→ **COLLECTED DATA**
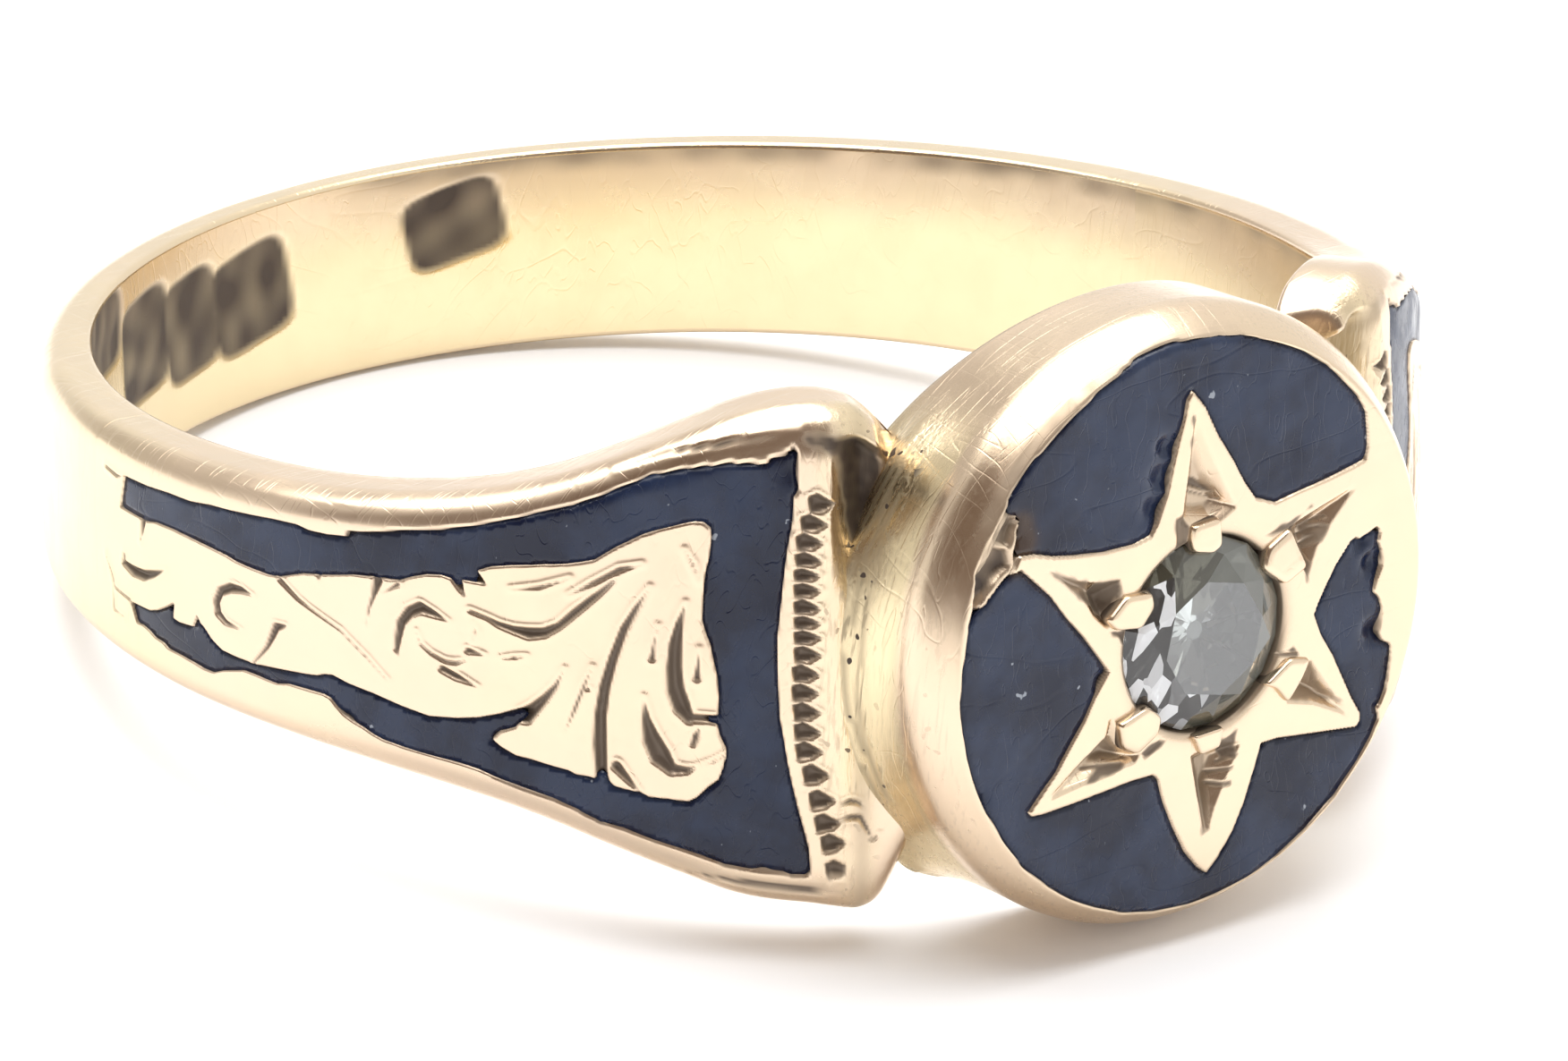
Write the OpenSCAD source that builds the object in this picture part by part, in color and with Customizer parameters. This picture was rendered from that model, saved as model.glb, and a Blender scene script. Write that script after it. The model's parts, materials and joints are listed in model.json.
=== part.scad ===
// A mourning ring with a round head, lying on its side as it rests by itself.
// Each piece is worked out in the ring's own frame: the finger hole runs along Z and the head
// faces -Y. Angles round the band are counted from the head, and both shoulders are alike.
// The last step lays the ring on the floor, where its head and the back of its band touch.

/* [Band] */
// Diameter of the finger hole
bore_d = 17.2; // [15:0.1:21]
// Thickness of the band at its back
back_t = 0.6; // [0.5:0.05:1]
// Thickness of the band where it runs under the head
front_t = 1.3; // [1.2:0.05:1.6]
// Width of the band at its back
back_w = 2.96; // [2.4:0.02:3.4]
// Greatest width of the shoulders, close to the head
shoulder_w = 6.84; // [6.2:0.02:7.2]
// Rounding of the band's outer edges
edge_r = 0.3; // [0.15:0.05:0.35]

/* [Head] */
// Diameter of the head at its rim
head_d = 8.5; // [8:0.1:9.4]
// Diameter of the head down at the finger hole
foot_d = 8.4; // [7.8:0.1:8.5]
// Height of the head's face above the finger hole
head_h = 1.8; // [1.6:0.1:2.4]
// Rounding of the head's rim
rim_r = 0.45; // [0.3:0.05:0.5]
// Width of the gold left round the head's enamel
rim_w = 0.35; // [0.3:0.05:0.5]

/* [Star] */
// Width of the enamel left outside the star's points
star_margin = 0.55; // [0.45:0.05:0.7]
// Diameter of the circle through the star's inner corners
waist_d = 3.8; // [3.6:0.1:4]
// How far the star sits below the middle of the head
star_drop = 0.14; // [0:0.02:0.2]
// How far the star sits to the right of the middle of the head
star_offset = 0.1; // [0:0.02:0.2]
// Width of the bright cut in each arm, where it starts beside the stone
cut_w = 0.6; // [0.4:0.05:0.7]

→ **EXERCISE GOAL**
Each line of the listing should be copied exactly.

→ **WRITTEN SOLUTION**
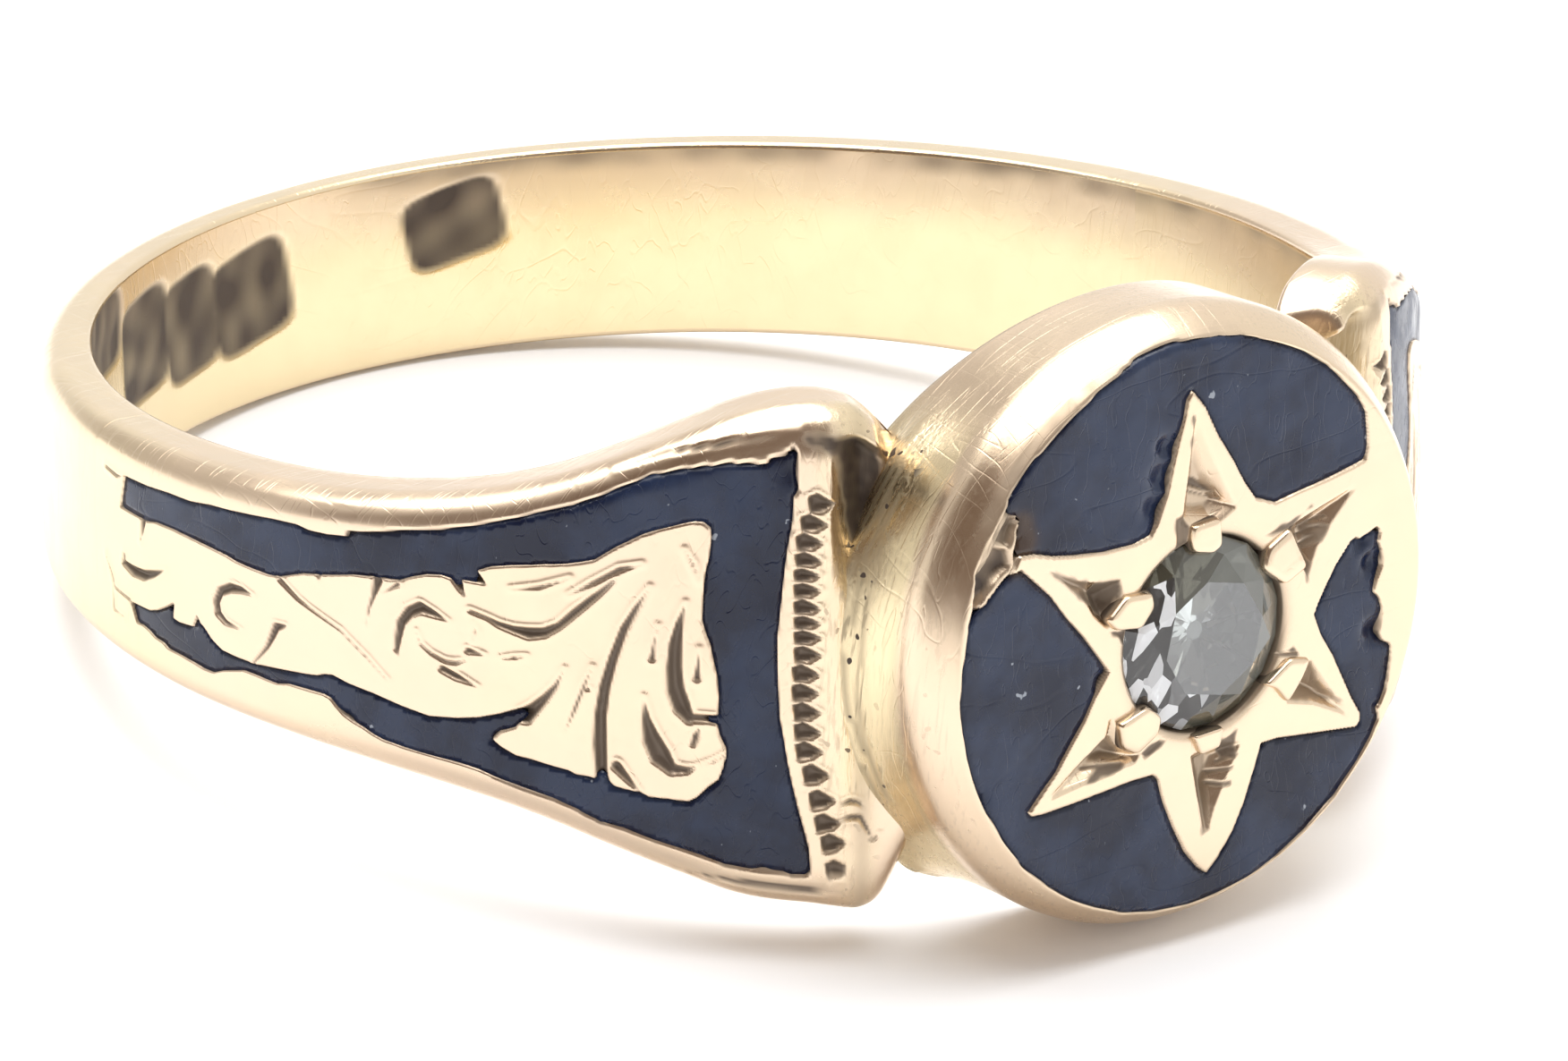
Write the OpenSCAD source that builds the object in this picture part by part, in color and with Customizer parameters. This picture was rendered from that model, saved as model.glb, and a Blender scene script. Write that script after it. The model's parts, materials and joints are listed in model.json.
=== part.scad ===
// A mourning ring with a round head, lying on its side as it rests by itself.
// Each piece is worked out in the ring's own frame: the finger hole runs along Z and the head
// faces -Y. Angles round the band are counted from the head, and both shoulders are alike.
// The last step lays the ring on the floor, where its head and the back of its band touch.

/* [Band] */
// Diameter of the finger hole
bore_d = 17.2; // [15:0.1:21]
// Thickness of the band at its back
back_t = 0.6; // [0.5:0.05:1]
// Thickness of the band where it runs under the head
front_t = 1.3; // [1.2:0.05:1.6]
// Width of the band at its back
back_w = 2.96; // [2.4:0.02:3.4]
// Greatest width of the shoulders, close to the head
shoulder_w = 6.84; // [6.2:0.02:7.2]
// Rounding of the band's outer edges
edge_r = 0.3; // [0.15:0.05:0.35]

/* [Head] */
// Diameter of the head at its rim
head_d = 8.5; // [8:0.1:9.4]
// Diameter of the head down at the finger hole
foot_d = 8.4; // [7.8:0.1:8.5]
// Height of the head's face above the finger hole
head_h = 1.8; // [1.6:0.1:2.4]
// Rounding of the head's rim
rim_r = 0.45; // [0.3:0.05:0.5]
// Width of the gold left round the head's enamel
rim_w = 0.35; // [0.3:0.05:0.5]

/* [Star] */
// Width of the enamel left outside the star's points
star_margin = 0.55; // [0.45:0.05:0.7]
// Diameter of the circle through the star's inner corners
waist_d = 3.8; // [3.6:0.1:4]
// How far the star sits below the middle of the head
star_drop = 0.14; // [0:0.02:0.2]
// How far the star sits to the right of the middle of the head
star_offset = 0.1; // [0:0.02:0.2]
// Width of the bright cut in each arm, where it starts beside the stone
cut_w = 0.6; // [0.4:0.05:0.7]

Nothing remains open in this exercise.